One questions: Can you give us more details on how and where will the registration for betas?
I think that up to 10% via PoW be logical. No more, please.
If 70% goes to ICO and 30% to PoW where do the bounties come from?
As we said, in the distribution 0% will go for us as background/premine/developer funds/bounty funds, we believe it would be unfair. All payments will be supported by us from what we gather at ICO.
Hmmm, I'm not too sure why so many people have a problem with devs holding a share of their coin. I agree that it's hard to determine the right amount, but in the end, it gives the devs an incentive to keep working on their coin.
Here is an idea I had regarding dev shares:
There is one ICO in the beginning. The devs keep a relatively big share of the coins, but they are locked by a contract and are sold in not one big, but in multiple following COs*. When this COs will happen is determined before the first ICO, ideally, the coins are either generated at fixed block heights or are locked by smart contracts and released at fixed block heights.
My reasoning behind this is as follows:
1.: It will keep the devs invested, since successful development would increase the amounts collected in the following COs.
2.: Since the releases are fixed, the market can adjust.

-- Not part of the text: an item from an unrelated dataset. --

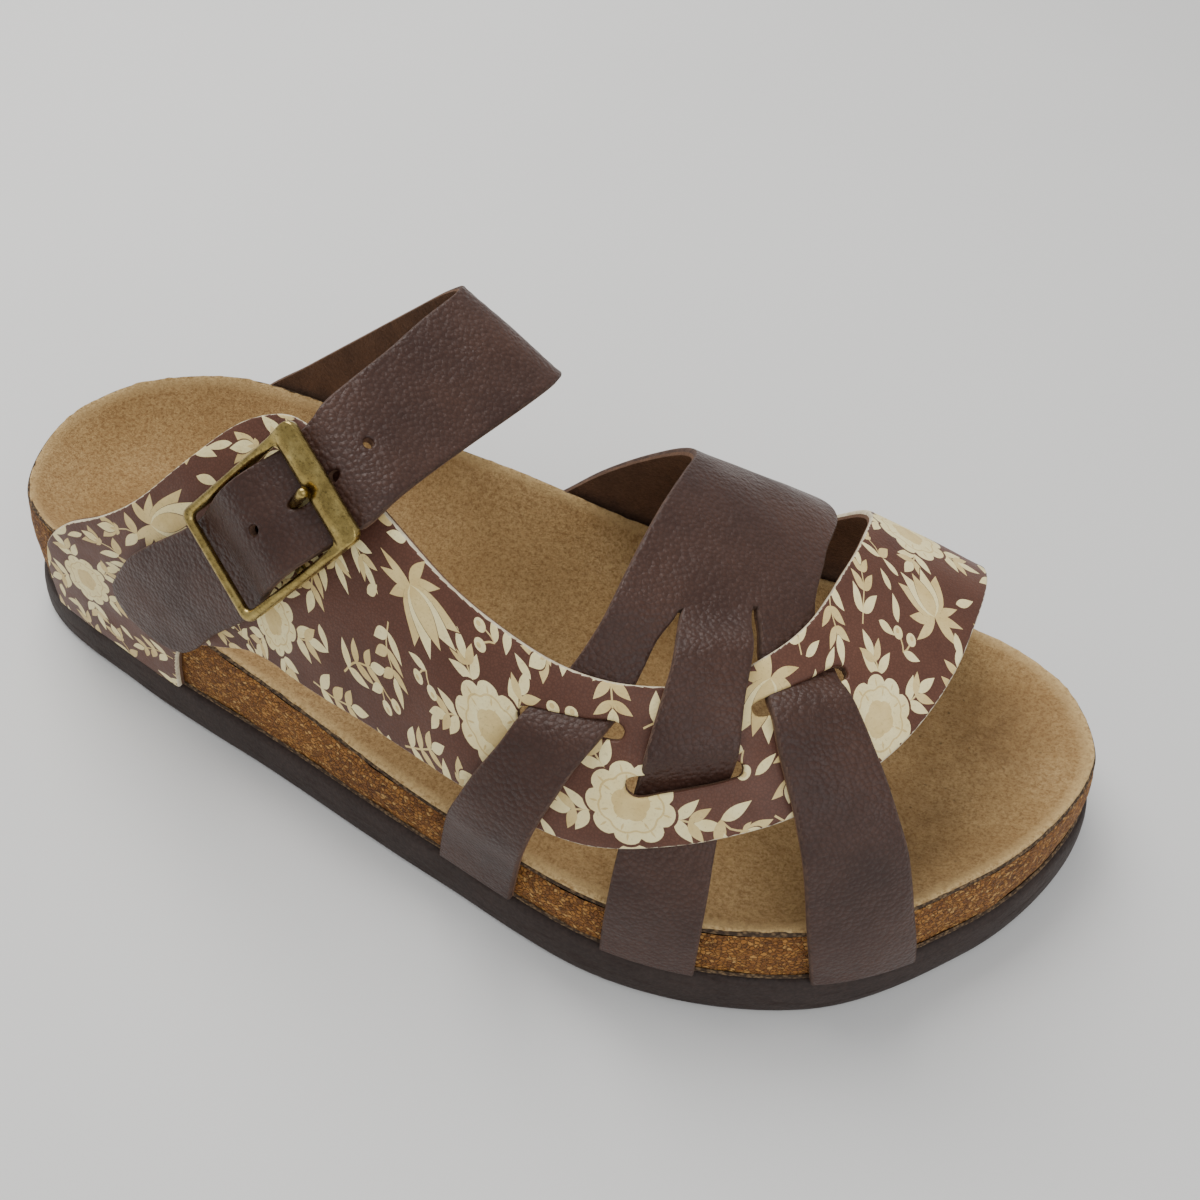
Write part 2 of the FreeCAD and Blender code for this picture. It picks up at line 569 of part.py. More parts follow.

(I had additional points, but I'm too tired to articulate them…)
Obviously, the amounts and points in time when those releases are happening need to be determined carefully.
Thoughts?
*Since ICO means "Initial Coin Offering", the others are just "Coin Offernings"
I think I'm with the dev at this point. It is a good decision to decide to distribute 100% of the coin, not holding anything for them. As said, they will buy stakes but when the ICO has ended. On the other hand, you and I know that is probably a big big ICO, which do not need to earn extra money as premine.
I would add that if the bounties are free (premine), only serve to be dumped into the market as soon as the coin hits the exchanges. Thus, if the devs have to buy coins for bounties in the market, at least it serves to counteract the dump of the bounties (we all know that what is obtained in signature campaigns, users are going to sell as soon as they can)
I find a question, if 100% distributed, where does the bounty coin from? Devs buy coins or they get the coins by mining??
They don't reserve one coin which is good, look DAO, but DAO had bad future, this coin will have good future.
As I have said several times, we will buy XPO for bounties.
Will this Opaircoin on full feature released once the ICO has been completed? If not how soon will all its features will be fully implemented? Do you have any working roadmap as well?
Has it done some all kind of testing too? Thanks
Hi, I can not give you a date when it will be ready all our features. As we said, the first public beta will be available two weeks after the ICO and the first stable version two months later.
About our important features that I guess is what interests you, both the implementation of smart contracts and decentralized debit cards will be present from the first beta, which anyone can test them. Obviously from day 1 will not be complete and stable, so it is a beta. The decentralized debit cards are likely to be ready for the first stable version of the platform, but not the implementation of smart contracts as it involves a higher amount of working time, knowledge and development, given the language we are using.
Very interesting project, some questions before I invest:
1) is there a minimum amount of funds you need to go on and will you provide refunds if you don't catch the target
2) have you considered how much time will it take to make a smart contract platform in a functional language? Ethereum's language is much simpler than a functional one and only the task of making a new language with 2-3 people is daunting.
3) what is the main language that this coin will be developed? c++? the gui seems same as all other wallets, it's just a prototype right?
best of luck
btw my 2 cents:
this project is much more interesting than waves BS that was a project without any real innovation, im just worried that too much is promised.
language naming proposal: laniakea (the new galaxy supercluster discovered)
Very interesting project, some questions before I invest:
1) is there a minimum amount of funds you need to go on and will you provide refunds if you don't catch the target
2) have you considered how much time will it take to make a smart contract platform in a functional language? Ethereum's language is much simpler than a functional one and only the task of making a new language with 2-3 people is daunting.
3) what is the main language that this coin will be developed? c++? the gui seems same as all other wallets, it's just a prototype right?
best of luck
btw my 2 cents:
this project is much more interesting than waves BS that was a project without any real innovation, im just worried that too much is promised.
language naming proposal: laniakea (the new galaxy supercluster discovered)
Hi,
1) to be honest we do not have a specified amount but we believe that, at least, 700 BTC would need to put together. From then on, all collected serve to optimize, accelerate, hire more people, marketing, legal costs, go to more events and create a division that works as an incubator (as we said in our thread: "When we have enough founds, we would like to use some of them to create a division that will work as an incubator to relevant projects (can be IoT related works, DAO, Dapps, frameworks and so on) in the ecosystem we aim to create in Opair.")
2) as I said above, it will be one of our priority but we take a lot of work. Obviously if we develop it with only two people would take longer than planned. There are currently 3 people on our team who can help in this regard but with the ICO funds we will expand our team.
3) for the development of Opair Core, we will use the languages we know best and we consider appropriate for that function, which are C ++, Python and C# and, of course, OCaml for the implementation of the smart contracts. We rule out the use of Java, by fluency and security problems that its use entails.